Williams is a 1993 Willow Run graduate who went on to become an All-American college football player at Minnesota before playing in the NFL. He has spent the past 13 years working in high school sports in Michigan as a coach and an administrator.

In the year since working at Inkster, Williams worked at Holland High School as its head football coach and academic and behavioral interventionist. Holland principal Justin Jennings said he evaluated Williams once and rated him “highly effective.”

LaToya King, who was hired to be the principal at Inkster High School in February 2012, said she evaluated Williams while she was his direct supervisor and rated him satisfactory.

“Under my direction and under my supervision, Mr. Williams was an exceptional employee,” King said. “Very detailed, very thorough, did everything that he was supposed to do.”

Williams was hired as the athletic director and dean of discipline at Inkster prior to the 2011-12 school year, the only year he worked in the district. Shortly after being hired, Williams said he was asked to also become the school’s football coach and director of security.

A performance review dated October 17, 2011 -- obtained by AnnArbor.com through a Freedom of Information Act request -- states that Williams failed to make written recommendations for athletic department improvement, hold monthly meetings with subordinates and communicate with superiors.

“There has been much data to suggest that this is a huge challenge for Mr. Williams,” Sledge wrote of communication. “By choice, he routinely opts out of decision making and overall school involvement.”

The report also states that in his role as director of security, Williams had held only one fire drill up to that point, and a result “has placed the entire high school in jeopardy of compliance.”

Williams called the review “bogus,” saying he held required meetings and filed reports that were ignored by his superiors. On each of his evaluations, he wrote: “I do not agree with ratings given.”

He provided copies of those reports to AnnArbor.com. The copies provided to AnnArbor.com do not appear in Williams’ file and are undated.

Williams’ evaluations were filled out by Sledge, then an assistant superintendent at Inkster who resigned during that school year while facing embezzlement charges from his time as associate superintendent of Pontiac schools. Sledge was sentenced last month to serve a year in federal prison after pleading guilty to defrauding a program receiving federal funding and ordered to pay $336,000 in restitution.

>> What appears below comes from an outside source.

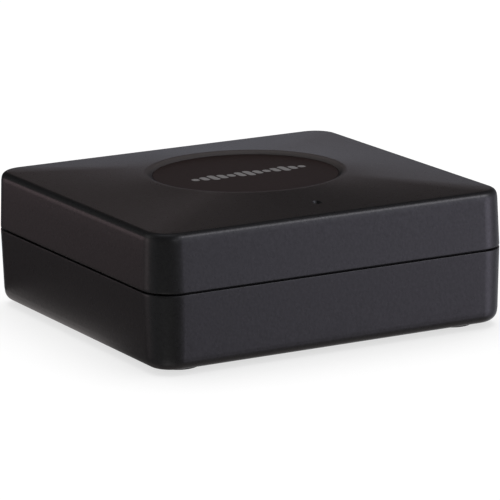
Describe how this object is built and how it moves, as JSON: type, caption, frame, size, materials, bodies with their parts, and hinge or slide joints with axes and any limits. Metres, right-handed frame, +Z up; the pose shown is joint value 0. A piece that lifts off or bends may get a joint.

Following his October evaluation, Williams was once again given an unsatisfactory rating at a January 2012 interim evaluation, according to his file. Given an opportunity to submit evidence to the contrary Williams stated, “I do not have any,” according to a letter sent to him. Williams said that quote is inaccurate and that he does have contrary evidence. On the letter, Williams wrote: “I do not agree with the ratings given.”

According to a letter dated March 28, he was informed that he would not be offered a contract for the 2012-13 school year. His "personnel exit audit form" lists his reason for leaving as "terminated."

Williams said that he resigned from Inkster before being terminated, and that his resignation letter was omitted from his personnel file. King said she received Williams’ resignation letter and that multiple Inkster schools employees have filed lawsuits over performance evaluations and the absence of material in personnel files.

According to court documents, former Inkster High School math teacher Albert Gui filed a complaint in December 2012 against the district, Sledge, former principal Roy Harris, former assistant principal Thea Marsh and math department coordinator Shawn Smith.

The suit alleges several improprieties in Gui’s evaluation and claims Gui was terminated due to the evaluation. The case is ongoing.

Williams was hired at YCS after the new district interviewed four internal applicants, including the current athletic directors at Ypsilanti High School and Willow Run High School Jon Zajac and Matt Seidl. Menzel said earlier this month month the salary for the position would be similar to the $83,000 base salary set for assistant principals in the new districts.